Not everyone who identifies as American has citizenship, and not everyone with citizenship identifies as American. It's not synonymous.
Did you even read the OP?
Yes.
"How do you call someone born in the US besides American"?
Yes, not everyone born in the US identifies as American. I've had friends who were born there while their parents were traveling and while they are technically US citizens they wouldn't consider themselves American as they've never lived there and aren't culturally American at all. I've also known people who were born outside the US and brought there at an early age who definitely consider themselves American even though their legal status is a mess. It's the only country they've ever known.
I understand what you are saying, but it doesn't relate to the question.
The question is asking what do you call someone born in the US besides "American", no matter what way you spin it, they are a US Citizen until they decide to get citizenship in another country. This is also obviously different from being born on US soil, which implies your parents were not citizens themselves.
I'm not really getting how born in the US and born on US soil have different meanings in the context of this conversation.

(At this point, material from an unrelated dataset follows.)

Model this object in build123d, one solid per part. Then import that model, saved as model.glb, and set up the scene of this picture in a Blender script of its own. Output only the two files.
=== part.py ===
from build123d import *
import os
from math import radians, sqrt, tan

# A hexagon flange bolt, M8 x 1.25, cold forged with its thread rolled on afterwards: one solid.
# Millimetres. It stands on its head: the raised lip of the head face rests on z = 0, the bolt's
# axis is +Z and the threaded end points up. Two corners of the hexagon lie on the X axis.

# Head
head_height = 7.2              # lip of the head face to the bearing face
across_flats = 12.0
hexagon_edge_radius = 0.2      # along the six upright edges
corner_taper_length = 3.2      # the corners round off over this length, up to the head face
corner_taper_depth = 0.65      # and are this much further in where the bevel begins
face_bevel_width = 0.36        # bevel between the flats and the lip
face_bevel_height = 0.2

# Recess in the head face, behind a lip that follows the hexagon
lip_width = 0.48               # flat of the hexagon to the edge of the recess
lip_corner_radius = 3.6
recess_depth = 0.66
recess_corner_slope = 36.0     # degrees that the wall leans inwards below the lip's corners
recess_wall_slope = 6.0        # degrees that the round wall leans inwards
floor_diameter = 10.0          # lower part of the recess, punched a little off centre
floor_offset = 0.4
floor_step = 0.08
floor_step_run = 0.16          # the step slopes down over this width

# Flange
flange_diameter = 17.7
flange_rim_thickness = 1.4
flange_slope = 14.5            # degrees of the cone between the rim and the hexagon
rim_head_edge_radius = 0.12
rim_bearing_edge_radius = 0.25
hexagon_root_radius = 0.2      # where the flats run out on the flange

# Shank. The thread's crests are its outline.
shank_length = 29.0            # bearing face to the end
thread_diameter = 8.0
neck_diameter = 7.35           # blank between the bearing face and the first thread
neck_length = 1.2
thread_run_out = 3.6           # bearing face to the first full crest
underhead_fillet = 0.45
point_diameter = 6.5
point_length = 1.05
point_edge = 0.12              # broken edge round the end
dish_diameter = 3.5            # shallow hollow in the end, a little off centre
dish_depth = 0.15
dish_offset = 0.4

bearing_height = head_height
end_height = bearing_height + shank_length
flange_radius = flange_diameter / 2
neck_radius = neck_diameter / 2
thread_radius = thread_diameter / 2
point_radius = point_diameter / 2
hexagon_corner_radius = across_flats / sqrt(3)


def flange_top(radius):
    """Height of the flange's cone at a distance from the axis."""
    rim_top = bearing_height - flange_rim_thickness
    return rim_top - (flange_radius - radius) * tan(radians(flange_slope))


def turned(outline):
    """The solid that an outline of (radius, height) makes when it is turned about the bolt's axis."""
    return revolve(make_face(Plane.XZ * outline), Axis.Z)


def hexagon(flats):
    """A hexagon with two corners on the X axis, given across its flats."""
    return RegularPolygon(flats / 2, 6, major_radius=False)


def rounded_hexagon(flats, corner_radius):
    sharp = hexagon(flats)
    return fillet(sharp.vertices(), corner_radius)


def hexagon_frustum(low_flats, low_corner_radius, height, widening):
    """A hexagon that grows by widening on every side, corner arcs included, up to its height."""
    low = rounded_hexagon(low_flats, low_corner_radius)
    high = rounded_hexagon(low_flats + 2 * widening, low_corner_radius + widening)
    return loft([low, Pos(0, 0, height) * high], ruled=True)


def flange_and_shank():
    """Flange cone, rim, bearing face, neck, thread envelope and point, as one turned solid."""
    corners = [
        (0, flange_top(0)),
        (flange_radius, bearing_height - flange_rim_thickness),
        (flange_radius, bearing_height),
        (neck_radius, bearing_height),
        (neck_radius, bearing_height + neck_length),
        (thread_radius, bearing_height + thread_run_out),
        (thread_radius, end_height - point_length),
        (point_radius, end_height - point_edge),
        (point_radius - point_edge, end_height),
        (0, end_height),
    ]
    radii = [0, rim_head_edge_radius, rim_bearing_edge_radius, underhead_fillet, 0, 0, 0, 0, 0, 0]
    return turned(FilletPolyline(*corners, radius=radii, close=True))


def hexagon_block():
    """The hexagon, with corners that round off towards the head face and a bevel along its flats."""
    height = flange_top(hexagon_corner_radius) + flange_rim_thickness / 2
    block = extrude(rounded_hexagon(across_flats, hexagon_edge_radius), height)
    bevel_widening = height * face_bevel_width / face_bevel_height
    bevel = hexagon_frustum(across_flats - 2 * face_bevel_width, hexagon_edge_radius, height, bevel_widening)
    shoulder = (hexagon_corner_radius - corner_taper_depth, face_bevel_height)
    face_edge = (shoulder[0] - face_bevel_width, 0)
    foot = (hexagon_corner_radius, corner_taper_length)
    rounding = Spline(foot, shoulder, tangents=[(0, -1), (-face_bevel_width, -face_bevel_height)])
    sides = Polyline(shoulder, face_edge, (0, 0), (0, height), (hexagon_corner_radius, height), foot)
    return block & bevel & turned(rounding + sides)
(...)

A completely different tangent: lots of Americans aren't born in the US. Which kinda messes up OPs question also. Like, yes, technically you can call most people born in the US a US citizen, but you can also call lots of people not born in the US that.
US residents are not Americans. They can identify all they want but it doesn't make it true.
I might relate to Americans on many things but unless I move there and become a citizen I'll never be American.
I don't disagree with your second sentence though. Considering that some US citizens inherited their citizenship from their parents but never lived there for prolonged periods of time. For them, being a US citizen is just a technicality.